Aside from the above, you can expect Gardner to talk about BLM’s move to Grand Junction and the Denver metro area, the passage of the National Defense Authorization Act and the permanent reauthorization of the Land and Water Conservation Fund.
Rep. Diana DeGette (1st Congressional District)
DeGette expects to hold several meetings and events in her district to discuss important issues from the climate crisis to her Colorado Wilderness Act. She’ll also travel outside of her district to meet visit Montezuma County officials and residents to discuss her wilderness bill, something she promised when the bill had a hearing in the House Natural Resources Committee. She also expects to hold several town hall-style meetings in August.
Rep. Joe Neguse (2nd Congressional District)
Neguse brought a little bit of Washington to Colorado with him this break when he held a committee hearing in Boulder. He plans to spend his recess meeting with constituents in every county of his district. He has his 18th town hall in Estes Park on August 12 and will also hold office hours during the break. He’s also planning some service town halls, where he works on volunteer projects with constituents.
The freshman congressman has introduced 20 pieces of legislation since coming to D.C. in January from a sculpture to honor suffragists to a state-wide wilderness designation bill. He’ll tout all 20 bills across the district and plans roundtables to talk legislative ideas.
Rep. Scott Tipton (3rd Congressional District)
Tipton’s district makes up the western portion of the state. He plans to traverse the district, meeting with constituents. He’s held one public forum in Custer Country about the inconsistent Postal Service. (You might have read USPS failed to show up, which gets to the heart of the mail problem some of his constituents face.) He’s expecting to hold other issue-specific meetings and roundtables in various communities, especially focusing on improving rural healthcare and discussing the draft of his public lands bill.
He’s planning on talking about his support and advocacy for the more than 50,000 veterans in the district, including helping more than 300 veterans so far this year in obtaining records or getting assistance with the Veterans Administration.

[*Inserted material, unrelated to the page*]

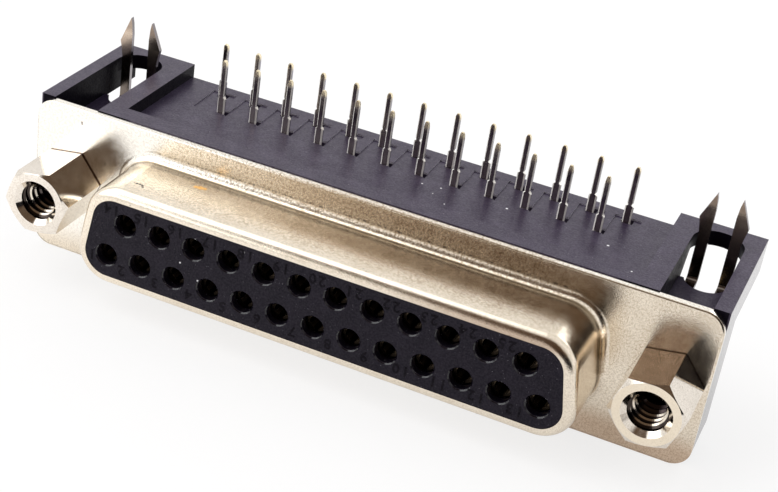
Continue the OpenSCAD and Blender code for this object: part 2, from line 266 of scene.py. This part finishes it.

Rep. Ken Buck (4th Congressional District)
No comment from his office.
Rep. Doug Lamborn (5th Congressional District)
No response to inquiries about recess plans.
Rep. Jason Crow (6th Congressional District)
Crow said he’s looking forward to listening to the community and making himself accessible. He plans to hold multiple town halls and what he calls “Crow on Your Corner” events. And on Aug. 21 he’ll host his first job fair at Community College of Aurora. He also plans on work related to the local economy and that means advocating for more investment in the aerospace industry in the district, and even a cannabis tour.
He’ll also talk to constituents about some of his achievements, including increasing transparency at the Aurora Detention facility, where his office makes weekly visits. He’ll also talk about legislation he’s sponsoring, such as the FIRE Act, which would require campaigns to immediately notify authorities if a foreign entity contacts them, or bills aimed at reducing gun violence. His Colorado Loophole Act removes a provision in federal law that exempts rifles and shotguns from out-of-state sale limitations. This bill comes in response to a Florida woman reportedly obsessed with the Columbine school shooting who came to the state and was able to buy a shotgun that she could not buy in her home state.
Rep. Ed Perlmutter (7th Congressional District)
Perlmutter plans to use his August Recess to hear from constituents (he’s already had one telephone town hall), meet with local businesses and update folks about what he’s working on.
Along with several roundtables and business tours, Rep. Perlmutter will hold a Government in the Grocery in August and September, as well as a Commuting with Your Congressman event on Aug. 21 where he will ride the newly-opened G Line.
The congressman said his number one priority continues to be making sure Colorado’s economy works for everyone and working to address some of the downsides of a good economy, such as the high cost of housing and congested streets. He’ll also tout some of the successes he’s had in Congress, including his SAFE Banking Act, and amendments that support the National Renewable Energy Lab and an amendment to improve the advisory board for former Rocky Flats and other nuclear weapons workers.